Ever since Ewan Birney and Nick Goldman of the EBI first coined the idea of DNA storage to solve their genetics data storage headaches huge amounts of funding have flooded into the field and the amount of data written to DNA has increased exponentially. The first experiments encoded around 5 Mb
, the record to date is 5.5 petabytes in a single gram by a team of Harvard researchers
in 2012 and this year Microsoft generated a lot of media attention for storing 200 Mb
(keep up Microsoft).
Writing and reading large amounts of DNA is clearly possible but what's holding back the field is the speed and the cost. The experiments listed above took days
and cost $1000s per Mb, that's beyond the bounds of usefulness for almost any application. Writing DNA
The dominant method of writing strings of nucleotides is a 30-year old organic chemistry process
that takes over 400 second per base. To put that into context the bacteria e.coli is able to churn out 4000 base pairs per second and solid state drives read millions of bits per second.
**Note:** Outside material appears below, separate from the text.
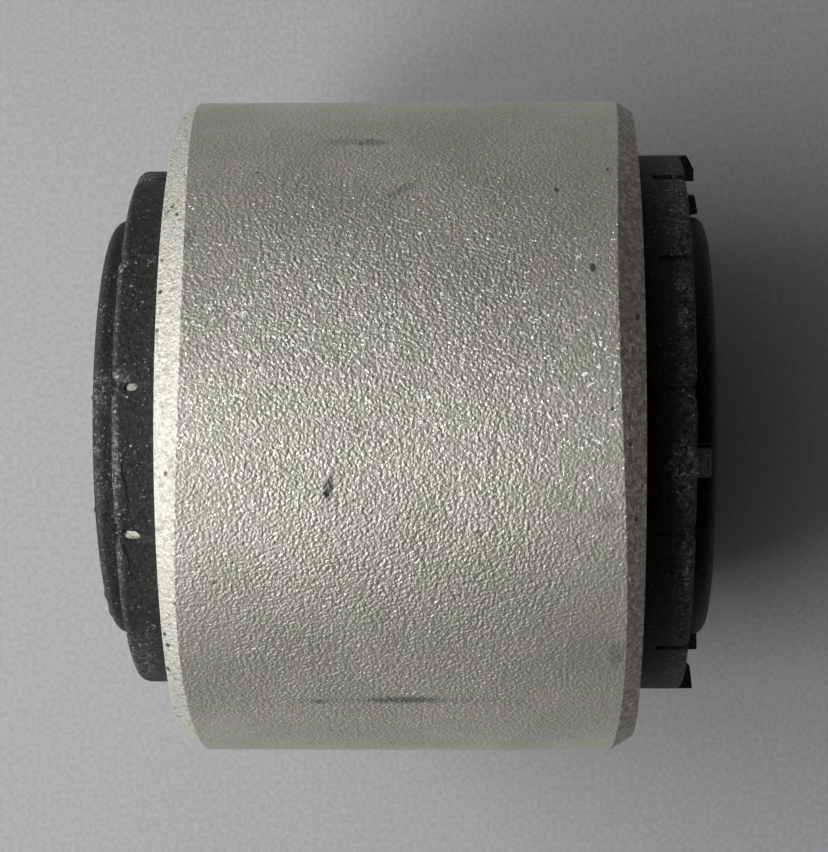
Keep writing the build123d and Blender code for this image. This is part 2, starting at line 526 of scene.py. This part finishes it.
class Shader(Nodes):
    """A material, which knows its place on the bush in millimetres."""

    def __init__(self, name):
        self.material = bpy.data.materials.new(name)
        self.material.use_nodes = True
        super().__init__(self.material.node_tree)
        self.surface = self.nodes["Principled BSDF"]
        coordinates = self.node("ShaderNodeTexCoord").outputs["Object"]
        self.place = self.vector("MULTIPLY", coordinates, (1 / MM, 1 / MM, 1 / MM))
        split = self.node("ShaderNodeSeparateXYZ", Vector=self.place)
        self.down = split.outputs["X"]
        self.along = split.outputs["Z"]
        towards_camera = self.maths("MULTIPLY", split.outputs["Y"], -1.0)
        self.turn = self.maths("ARCTAN2", self.down, towards_camera)
        self.radius = self.vector("LENGTH", self.vector("MULTIPLY", self.place, (1, 1, 0)))

    def set_surface(self, **values):
        for key, value in values.items():
            self.feed(self.surface.inputs[key.replace("_", " ")], value)

    def ramp(self, value, low, high, out_low=0.0, out_high=1.0):
        """From out_low to out_high, as the value goes from low to high."""
        node = self.node("ShaderNodeMapRange", dict(interpolation_type="SMOOTHSTEP"), Value=value)
        self.feed(node.inputs["From Min"], low)
        self.feed(node.inputs["From Max"], high)
        self.feed(node.inputs["To Min"], out_low)
        self.feed(node.inputs["To Max"], out_high)
        return node.outputs["Result"]

    def noise(self, scale, detail, roughness=0.5, distortion=0.0, place=None, output="Fac"):
        node = self.node(
            "ShaderNodeTexNoise", Vector=place or self.place,
            Scale=scale, Detail=detail, Roughness=roughness, Distortion=distortion,
        )
        return node.outputs[output]

    def cells(self, scale, place=None, output="Distance"):
        node = self.node("ShaderNodeTexVoronoi", Vector=place or self.place, Scale=scale)
        return node.outputs[output]

    def first_of(self, vector):
        return self.node("ShaderNodeSeparateXYZ", Vector=vector).outputs["X"]

    def dots(self, scale, size, share):
        """Ragged dots in a share of the cells. The size is a part of the cell."""
        picked = self.maths("ADD", self.first_of(self.cells(scale, output="Color")), share)
        ragged = self.maths("SUBTRACT", self.noise(scale * 2.5, detail=1.0), 0.5)
        distance = self.maths("MULTIPLY_ADD", ragged, size * 1.6, self.cells(scale))
        return self.product(self.ramp(distance, size, size * 0.6), self.ramp(picked, 0.98, 1.02))

    def mix(self, share, first, second):
        node = self.node("ShaderNodeMixRGB", Fac=share, Color1=first, Color2=second)
        return node.outputs["Color"]

    def bump(self, height, distance):
        return self.node("ShaderNodeBump", Height=height, Distance=distance).outputs["Normal"]

    def marks(self, radius, marks):
        """How strongly marks cover each place on the bush's side, from 0 to 1."""
        around = self.maths("MULTIPLY", self.turn, radius)
        flat = self.node("ShaderNodeCombineXYZ", X=around, Y=self.along).outputs[0]
        drift = self.noise(1.3, detail=2.0, output="Color")
        drift = self.vector("SUBTRACT", drift, (0.5, 0.5, 0.5))
        flat = self.vector("MULTIPLY_ADD", drift, (0.5, 0.5, 0.0), flat)
        rough = self.maths("SUBTRACT", self.noise(3.0, detail=3.0, roughness=0.65), 0.5)
        total = 0.0
        for angle, height, half_round, half_long, turn, strength, ragged in marks:
            mapping = self.node(
                "ShaderNodeMapping", dict(vector_type="TEXTURE"), Vector=flat,
                Location=(radians(angle) * radius, height, 0),
                Rotation=(0, 0, radians(turn)),
                Scale=(half_round, half_long, 1),
            )
            distance = self.vector("LENGTH", mapping.outputs[0])
            distance = self.maths("MULTIPLY_ADD", rough, ragged, distance)
            total = self.maths("ADD", total, self.ramp(distance, 0.6, 1.4, strength, 0.0))
        return self.maths("MINIMUM", total, 1.0)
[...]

Perhaps traditional methods could be made viable if parallelised billions of times and implemented with heavy software based error correction but is unlikely to be the most elegant way to reach scale. Several companies have explored more biologically relevant methods of synthesising DNA including our friends at Touchlight Genetics
and others are looking at yet to be revealed silicon based platforms including Twist Bioscience
. However, these companies are focused on producing defined sequences at scale rather than ability to write single, dynamic sequences at speed. Reading DNA
Reading data from DNA is equally challenging. The human genome project has lead to a 3x order of magnitude cost reductions in traditional primer / fluorescence
based methods and technologies like NanoPore
have enabled read speeds of up to 250 bases per second. This is still two orders of magnitude away from silicon based memory. A big part of the problem is needing to read the entire string to find the bit that is needed (much like tape storage in the old days) and many groups are looking at ways around this, one of the most cutting edge approaches is that of Olgica Milenkovic who uses a CRISPR-Cas9 to conduct a random access approach
DNA storage is a rapidly moving research field, however in the main the approaches are fairly traditional with clever tweaks to make them more effective and largely completely separated between reading and writing. We are looking for a completely novel and elegant and combined approach that has the potential to enable read and write oligonucleotide strings at a rate of millions of bases per second at near nominal cost.